Thursday, June 23, 2011

Cave of Forgotten Dreams, Werner Herzog


What a journey! I drove along a two lane highway beneath a canopy of great green trees, in a gray threatening-rain afternoon, and went into the Screening Room at the Cape Cod Art Museum -- basement level, a long narrow room, dimly lit, soon entirely filled with people -- all very cave-like. And then watched Werner Herzog and his small crew enter a cave used by early man 32,000 years ago -- and sealed by an avalanche for most of the past 20,000 years -- where the oldest known human artwork reveals the animals that lived in a corridor of forest at the foot of the enormous glaciation of Europe. In that cold climate man co-existed with enormous cave bears, lions, bisons, horses, lions, various antelope -- not only other homo sapiens but Neanderthals as well.

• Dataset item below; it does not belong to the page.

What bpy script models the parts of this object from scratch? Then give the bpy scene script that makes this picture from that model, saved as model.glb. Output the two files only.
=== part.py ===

On the walls were outline drawings done with breath taking skill. On the floor are [often covered by thousands of years of crystalization, bones off those animals -- but no human bones. But on the walls the hand prints of a human being, a distinctive individual with a twisted pinkie finger. And on the floor along with cave bear prints, a foot print of a child about 8 years old, beside a wolf's footprint. The mind tries to imagine humans making those drawing by torch light, tries to imagine that person putting his hand print on the walls, that child perhaps with the wolf perhaps walking there hundreds or thousand of years before or after that wolf. One tries to imagine 32,000 years -- most of Europe under ice, as was all of Canada, and the upper 1/3rd of the United States.
Herzog has always been a fascinating film maker, a man with a mind that asks questions, an imagination that challenges movie goers. At the end, after much information from paleontologists an other scientists, he shows us a strange environment that is not very far away from the cave area where the hot water of nuclear power plants is used to steam heat a tropical enclosed environment [for what purpose is not stated] into which not only palms and many kind of tropical tree has been added but alligators, which have increased from a few to hundreds, many of them albino. It is a very weird ending as he talks about evolution. His plan is to leave the audience asking questions. And I certainly will be pondering for a long time. I have a new stock of images in my mind to mull and use as touchstones for a lot of contemplations.

2 comments:

Folkways Note Book said...

June -- oh this film is something I want to see. Do you know if it is in video for home use? -- barbara

June Calender said...

I don't know if it's in video yet; it was at Sundance last summer and just getting into theatres now. I very much prefer such movies in a large format but that's not available to everyone.